Curtis0620 you are getting
DIRECTV Universal Remote RC71 New Genie ? or TiVo Remote for THR22 or HR2X DVRs could you please post a link to show me theses remotes


----------



## Curtis0620 (Apr 22, 2002)

sportman13 said:


> Curtis0620 you are getting
> DIRECTV Universal Remote RC71 New Genie ? or TiVo Remote for THR22 or HR2X DVRs could you please post a link to show me theses remotes


http://www.ebay.com/sch/i.html?_trksid=p3872.m570.l1313.TR0.TRC0&_nkw=DIRECTV+RC71+REMOTE&_sacat=0&_from=R40

the RC71


----------



## sportman13 (Mar 1, 2005)

Dose anyone know the Model number for this remote DIRECTV TiVo Remote for THR22 or HR2X DVRs please


----------



## texasbrit (Aug 9, 2006)

You are posting about this all over several forums but do not seem to understand what you are being told.


----------



## litzdog911 (Jun 23, 2004)

sportman13 said:


> Dose anyone know the Model number for this remote DIRECTV TiVo Remote for THR22 or HR2X DVRs please


Just call DirecTV and order both remotes. I think we've pretty much discussed this enough.


----------



## peds48 (Jan 11, 2008)

Just call DirecTV and order both remotes. I think we've pretty much discussed this enough.


you think? !rolling


----------



## sportman13 (Mar 1, 2005)

I am getting the DIRECTV TiVo Remote for THR22 or HR2X DVRs will all the buttons work the Direct tvdvrhd34 ?


----------



## carl6 (Nov 16, 2005)

The HR34 uses exactly the same IR commands and buttons as does the HR2x series. If a remote will work with an HR2x, it will work with the HR34.


----------



## litzdog911 (Jun 23, 2004)

sportman13 said:


> I am getting the DIRECTV TiVo Remote for THR22 or HR2X DVRs will all the buttons work the Direct tvdvrhd34 ?

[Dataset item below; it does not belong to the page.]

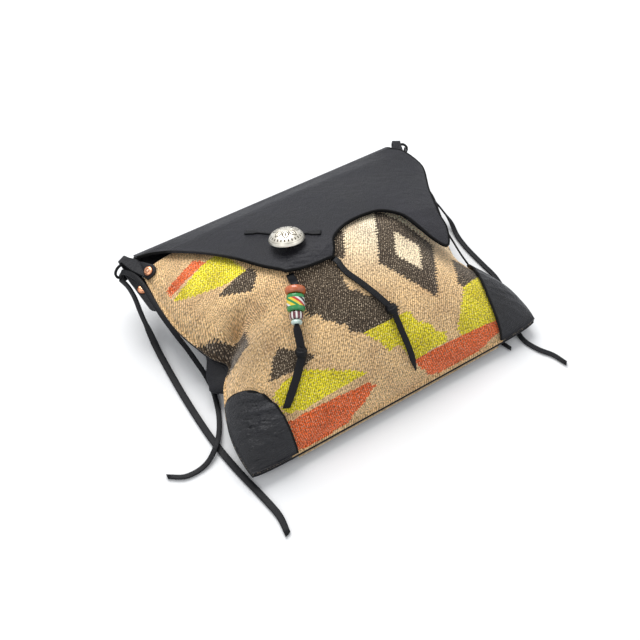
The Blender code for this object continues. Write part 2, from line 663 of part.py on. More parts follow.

As previously stated, no. For example the Tivo remote has THUMBS UP and DOWN buttons that don't do anything with the non-Tivo DVRs. Order those remotes and experiment yourself. Let us know which one you prefer.


----------



## sportman13 (Mar 1, 2005)

What buttons work with Direct tv TIVO Genie HR-34-700 and the THR22 remote Example dose the

playlist
managing Recordings
Guide
Menu
play
fast forward
forward
mute
what other buttons work ?


----------



## Laxguy (Dec 2, 2010)

Sir, 

You really need to get one and decide for yourself what does what.


----------



## sportman13 (Mar 1, 2005)

I am a disabled person not technical hope you assist me maybe am confused are theses two different remotes hr34 oem remote and THR22 remote ?


----------



## litzdog911 (Jun 23, 2004)

sportman13 said:


> I am a disabled person not technical hope you assist me maybe am confused are theses two different remotes hr34 oem remote and THR22 remote ?


Yes, they are DIFFERENT remotes. You really should just buy one and judge for yourself which you like the best.


----------



## carl6 (Nov 16, 2005)

My recommendation is simple. If you have an HR34, get an HR34 remote. If you have a THR22, get the THR22 remote. If you have both, then get the applicable remote for each unit you have.


----------



## sportman13 (Mar 1, 2005)

guess what I want to know is if HR34 DVRs. is a Genie DirecTV receiver like said here DIRECTV TiVo Remote

for THR22 or HR2X DVRs -

Supports IR and RF. Exact replacement for the TiVo Peanut remote that ships with the new (2012) DirecTV HD TiVo. Not compatible with any other TiVo, from DirecTV or otherwise. This remote will work in IR and RF mode with HR2X and HR34 DVRs. Only IR mode supported in HR44.


----------